Repeat every entry in the listing below, exactly.

start

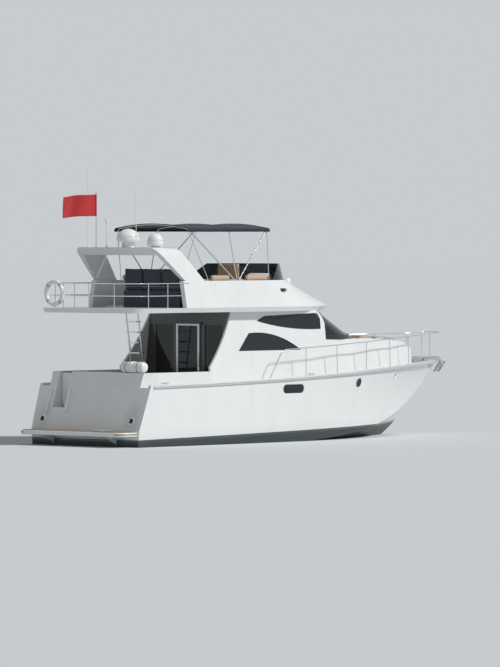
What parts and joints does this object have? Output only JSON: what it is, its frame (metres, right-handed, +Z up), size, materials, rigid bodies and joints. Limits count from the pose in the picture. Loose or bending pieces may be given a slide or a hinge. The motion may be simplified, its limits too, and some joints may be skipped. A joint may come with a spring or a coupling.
{
  "type": "flybridge motor yacht",
  "caption": "Flybridge motor yacht afloat, with raked windows, radar arch, bimini, bathing platform, twin screws and rudders, doors and hatches that open.",
  "frame": {"origin": "foot of the transom on the centreline, at the waterline", "axes": "+X to the bow, +Y to port, +Z up"},
  "size_m": [14.29, 4.122, 7.9721],
  "materials": {
    "gelcoat": "gloss",
    "rub_rail": "satin",
    "stainless": "polished",
    "tinted_glass": "gloss",
    "teak": "satin",
    "beige_cushion": "satin",
    "navy_cushion": "matt",
    "canvas": "matt",
    "flag_cloth": "matt",
    "bronze": "satin",
    "galvanised": "satin",
    "engine_paint": "satin",
    "white_plastic": "gloss",
    "dark_plastic": "matt",
    "wood_trim": "satin",
    "anodised": "satin"
  },
  "bodies": {
    "boat": {"hull": "gelcoat", "rub_rail": "rub_rail", "house_side_port": "gelcoat", "house_side_starboard": "gelcoat", "coachroof": "gelcoat", "windscreen_frame": "dark_plastic", "windscreen": "tinted_glass", "side_glass": "tinted_glass", "flybridge": "gelcoat", "wind_deflector": "tinted_glass", "radar_arch": "gelcoat", "radomes": "white_plastic", "aerials": "white_plastic", "flag_staff": "stainless", "flag": "flag_cloth", "bimini_frame": "stainless", "bimini_canopy": "canvas", "fly_console": "gelcoat", "fly_seats": "gelcoat", "fly_cushions": "beige_cushion", "aft_couch": "gelcoat", "couch_cushions": "navy_cushion", "fly_rail": "stainless", "fly_ladder": "stainless", "engines": "engine_paint", "swim_platform": "gelcoat", "teak_decks": "teak", "cockpit_coaming": "gelcoat", "cockpit_seat": "gelcoat", "cockpit_cushions": "beige_cushion", "aft_bulkhead": "gelcoat", "bulkhead_glass": "tinted_glass", "shaft_brackets": "bronze", "trim_tabs": "stainless", "hull_lights": "tinted_glass", "sunpad": "beige_cushion", "hinges": "stainless", "hatch_rim": "anodised", "windlass": "stainless", "bow_roller": "stainless", "anchor": "galvanised", "bow_rail": "stainless", "cleats": "stainless", "saloon_sofa": "beige_cushion", "inside_helm": "wood_trim", "lifebuoy": "white_plastic"},
    "port_screw": {"propeller_port": "bronze", "shaft_port": "stainless"},
    "starboard_screw": {"propeller_starboard": "bronze", "shaft_starboard": "stainless"},
    "port_rudder": {"rudder_port": "bronze"},
    "starboard_rudder": {"rudder_starboard": "bronze"},
    "wheel": {"helm_wheel": "dark_plastic"},
    "door": {"saloon_door": "anodised", "saloon_door_glass": "tinted_glass"},
    "gate": {"transom_gate": "gelcoat"},
    "engine_lid": {"engine_hatch": "gelcoat"},
    "fly_lid": {"fly_hatch": "gelcoat"},
    "fore_lid": {"foredeck_hatch": "tinted_glass"}
  },
  "joints": [
    {"name": "propeller_port_turn", "type": "hinge", "parent": "boat", "child": "port_screw", "pos_m": [0.64, 0.76, -0.7], "axis": [0.9848, 0, 0.1736], "continuous": true},
    {"name": "propeller_starboard_turn", "type": "hinge", "parent": "boat", "child": "starboard_screw", "pos_m": [0.64, -0.76, -0.7], "axis": [0.9848, 0, 0.1736], "continuous": true},
    {"name": "rudder_port_turn", "type": "hinge", "parent": "boat", "child": "port_rudder", "pos_m": [0.23, 0.76, -0.6], "axis": [0, 0, 1], "range_deg": [-35, 35]},
    {"name": "rudder_starboard_turn", "type": "hinge", "parent": "boat", "child": "starboard_rudder", "pos_m": [0.23, -0.76, -0.6], "axis": [0, 0, 1], "range_deg": [-35, 35]},
    {"name": "helm_wheel_turn", "type": "hinge", "parent": "boat", "child": "wheel", "pos_m": [5.29, -0.75, 4.06], "axis": [-0.8829, 0, 0.4695], "range_deg": [-630, 630]},
    {"name": "saloon_door_slide", "type": "slide", "parent": "boat", "child": "door", "axis": [0, 1, 0], "range_m": [0, 0.8]},
    {"name": "transom_gate_swing", "type": "hinge", "parent": "boat", "child": "gate", "pos_m": [0.54, 1.31, 1.4], "axis": [0, 0, 1], "range_deg": [-90, 0]},
    {"name": "engine_hatch_lift", "type": "hinge", "parent": "boat", "child": "engine_lid", "pos_m": [2.763, 0, 0.965], "axis": [0, 1, 0], "range_deg": [0, 85]},
    {"name": "fly_hatch_lift", "type": "hinge", "parent": "boat", "child": "fly_lid", "pos_m": [3, 1.02, 3.5153], "axis": [0, 1, 0], "range_deg": [0, 85]},
    {"name": "foredeck_hatch_lift", "type": "hinge", "parent": "boat", "child": "fore_lid", "pos_m": [10.74454, 0, 2.58919], "axis": [0, 1, 0], "range_deg": [0, 75]}
  ],
  "couplings": [
    {"joint": "rudder_starboard_turn", "follows": "rudder_port_turn", "ratio": 1},
    {"joint": "helm_wheel_turn", "follows": "rudder_port_turn", "ratio": -18}
  ]
}
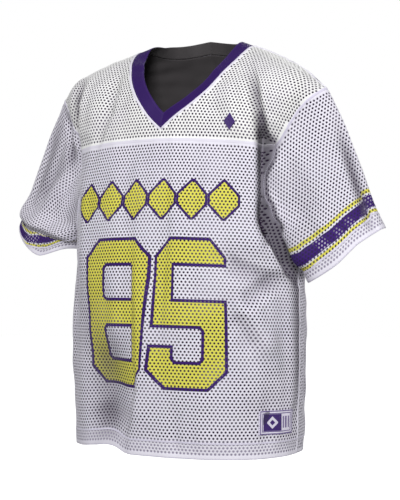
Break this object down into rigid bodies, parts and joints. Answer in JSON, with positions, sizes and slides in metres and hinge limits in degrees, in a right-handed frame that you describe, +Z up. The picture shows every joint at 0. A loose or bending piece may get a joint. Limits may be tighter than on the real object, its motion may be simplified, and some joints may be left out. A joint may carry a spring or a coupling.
{
  "type": "lacrosse jersey",
  "caption": "Short-sleeved mesh team jersey in its worn, hollow form, with V-neck collar, shoulder yoke, striped cuffs and block-digit front.",
  "frame": {"origin": "midway between the two points where the shoulder seams meet the collar, where the wearer's neck and shoulders carry the jersey", "axes": "+X to the wearer's left, -Y ahead of the wearer (the jersey's front), +Z up"},
  "size_m": [0.7609, 0.3113, 0.7591],
  "materials": {
    "white_mesh": "matt warp-knit mesh",
    "purple_knit": "soft knit",
    "purple_label": "woven"
  },
  "bodies": {
    "root": {"front_body": "white_mesh", "front_yoke": "white_mesh", "back": "white_mesh", "sleeve_left": "white_mesh", "sleeve_right": "white_mesh", "collar_band": "purple_knit", "hem_label": "purple_label"}
  },
  "joints": []
}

end

*Answer to this exercise:*
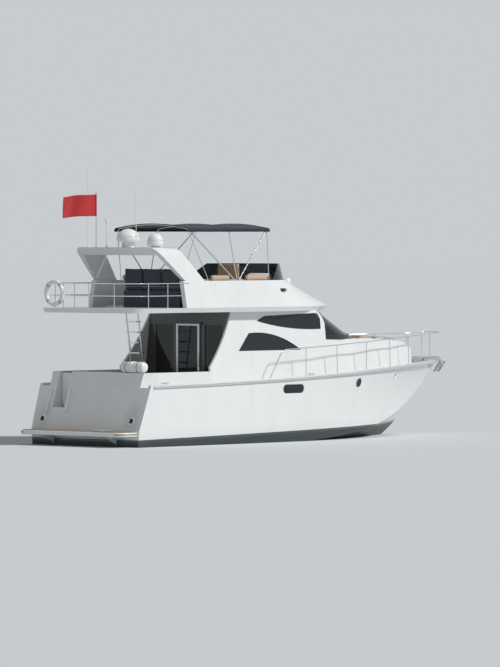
What parts and joints does this object have? Output only JSON: what it is, its frame (metres, right-handed, +Z up), size, materials, rigid bodies and joints. Limits count from the pose in the picture. Loose or bending pieces may be given a slide or a hinge. The motion may be simplified, its limits too, and some joints may be skipped. A joint may come with a spring or a coupling.
{
  "type": "flybridge motor yacht",
  "caption": "Flybridge motor yacht afloat, with raked windows, radar arch, bimini, bathing platform, twin screws and rudders, doors and hatches that open.",
  "frame": {"origin": "foot of the transom on the centreline, at the waterline", "axes": "+X to the bow, +Y to port, +Z up"},
  "size_m": [14.29, 4.122, 7.9721],
  "materials": {
    "gelcoat": "gloss",
    "rub_rail": "satin",
    "stainless": "polished",
    "tinted_glass": "gloss",
    "teak": "satin",
    "beige_cushion": "satin",
    "navy_cushion": "matt",
    "canvas": "matt",
    "flag_cloth": "matt",
    "bronze": "satin",
    "galvanised": "satin",
    "engine_paint": "satin",
    "white_plastic": "gloss",
    "dark_plastic": "matt",
    "wood_trim": "satin",
    "anodised": "satin"
  },
  "bodies": {
    "boat": {"hull": "gelcoat", "rub_rail": "rub_rail", "house_side_port": "gelcoat", "house_side_starboard": "gelcoat", "coachroof": "gelcoat", "windscreen_frame": "dark_plastic", "windscreen": "tinted_glass", "side_glass": "tinted_glass", "flybridge": "gelcoat", "wind_deflector": "tinted_glass", "radar_arch": "gelcoat", "radomes": "white_plastic", "aerials": "white_plastic", "flag_staff": "stainless", "flag": "flag_cloth", "bimini_frame": "stainless", "bimini_canopy": "canvas", "fly_console": "gelcoat", "fly_seats": "gelcoat", "fly_cushions": "beige_cushion", "aft_couch": "gelcoat", "couch_cushions": "navy_cushion", "fly_rail": "stainless", "fly_ladder": "stainless", "engines": "engine_paint", "swim_platform": "gelcoat", "teak_decks": "teak", "cockpit_coaming": "gelcoat", "cockpit_seat": "gelcoat", "cockpit_cushions": "beige_cushion", "aft_bulkhead": "gelcoat", "bulkhead_glass": "tinted_glass", "shaft_brackets": "bronze", "trim_tabs": "stainless", "hull_lights": "tinted_glass", "sunpad": "beige_cushion", "hinges": "stainless", "hatch_rim": "anodised", "windlass": "stainless", "bow_roller": "stainless", "anchor": "galvanised", "bow_rail": "stainless", "cleats": "stainless", "saloon_sofa": "beige_cushion", "inside_helm": "wood_trim", "lifebuoy": "white_plastic"},
    "port_screw": {"propeller_port": "bronze", "shaft_port": "stainless"},
    "starboard_screw": {"propeller_starboard": "bronze", "shaft_starboard": "stainless"},
    "port_rudder": {"rudder_port": "bronze"},
    "starboard_rudder": {"rudder_starboard": "bronze"},
    "wheel": {"helm_wheel": "dark_plastic"},
    "door": {"saloon_door": "anodised", "saloon_door_glass": "tinted_glass"},
    "gate": {"transom_gate": "gelcoat"},
    "engine_lid": {"engine_hatch": "gelcoat"},
    "fly_lid": {"fly_hatch": "gelcoat"},
    "fore_lid": {"foredeck_hatch": "tinted_glass"}
  },
  "joints": [
    {"name": "propeller_port_turn", "type": "hinge", "parent": "boat", "child": "port_screw", "pos_m": [0.64, 0.76, -0.7], "axis": [0.9848, 0, 0.1736], "continuous": true},
    {"name": "propeller_starboard_turn", "type": "hinge", "parent": "boat", "child": "starboard_screw", "pos_m": [0.64, -0.76, -0.7], "axis": [0.9848, 0, 0.1736], "continuous": true},
    {"name": "rudder_port_turn", "type": "hinge", "parent": "boat", "child": "port_rudder", "pos_m": [0.23, 0.76, -0.6], "axis": [0, 0, 1], "range_deg": [-35, 35]},
    {"name": "rudder_starboard_turn", "type": "hinge", "parent": "boat", "child": "starboard_rudder", "pos_m": [0.23, -0.76, -0.6], "axis": [0, 0, 1], "range_deg": [-35, 35]},
    {"name": "helm_wheel_turn", "type": "hinge", "parent": "boat", "child": "wheel", "pos_m": [5.29, -0.75, 4.06], "axis": [-0.8829, 0, 0.4695], "range_deg": [-630, 630]},
    {"name": "saloon_door_slide", "type": "slide", "parent": "boat", "child": "door", "axis": [0, 1, 0], "range_m": [0, 0.8]},
    {"name": "transom_gate_swing", "type": "hinge", "parent": "boat", "child": "gate", "pos_m": [0.54, 1.31, 1.4], "axis": [0, 0, 1], "range_deg": [-90, 0]},
    {"name": "engine_hatch_lift", "type": "hinge", "parent": "boat", "child": "engine_lid", "pos_m": [2.763, 0, 0.965], "axis": [0, 1, 0], "range_deg": [0, 85]},
    {"name": "fly_hatch_lift", "type": "hinge", "parent": "boat", "child": "fly_lid", "pos_m": [3, 1.02, 3.5153], "axis": [0, 1, 0], "range_deg": [0, 85]},
    {"name": "foredeck_hatch_lift", "type": "hinge", "parent": "boat", "child": "fore_lid", "pos_m": [10.74454, 0, 2.58919], "axis": [0, 1, 0], "range_deg": [0, 75]}
  ],
  "couplings": [
    {"joint": "rudder_starboard_turn", "follows": "rudder_port_turn", "ratio": 1},
    {"joint": "helm_wheel_turn", "follows": "rudder_port_turn", "ratio": -18}
  ]
}
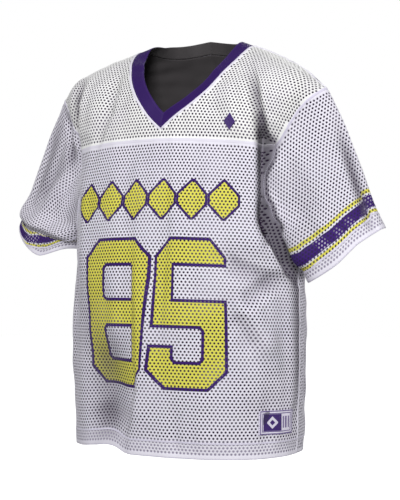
Break this object down into rigid bodies, parts and joints. Answer in JSON, with positions, sizes and slides in metres and hinge limits in degrees, in a right-handed frame that you describe, +Z up. The picture shows every joint at 0. A loose or bending piece may get a joint. Limits may be tighter than on the real object, its motion may be simplified, and some joints may be left out. A joint may carry a spring or a coupling.
{
  "type": "lacrosse jersey",
  "caption": "Short-sleeved mesh team jersey in its worn, hollow form, with V-neck collar, shoulder yoke, striped cuffs and block-digit front.",
  "frame": {"origin": "midway between the two points where the shoulder seams meet the collar, where the wearer's neck and shoulders carry the jersey", "axes": "+X to the wearer's left, -Y ahead of the wearer (the jersey's front), +Z up"},
  "size_m": [0.7609, 0.3113, 0.7591],
  "materials": {
    "white_mesh": "matt warp-knit mesh",
    "purple_knit": "soft knit",
    "purple_label": "woven"
  },
  "bodies": {
    "root": {"front_body": "white_mesh", "front_yoke": "white_mesh", "back": "white_mesh", "sleeve_left": "white_mesh", "sleeve_right": "white_mesh", "collar_band": "purple_knit", "hem_label": "purple_label"}
  },
  "joints": []
}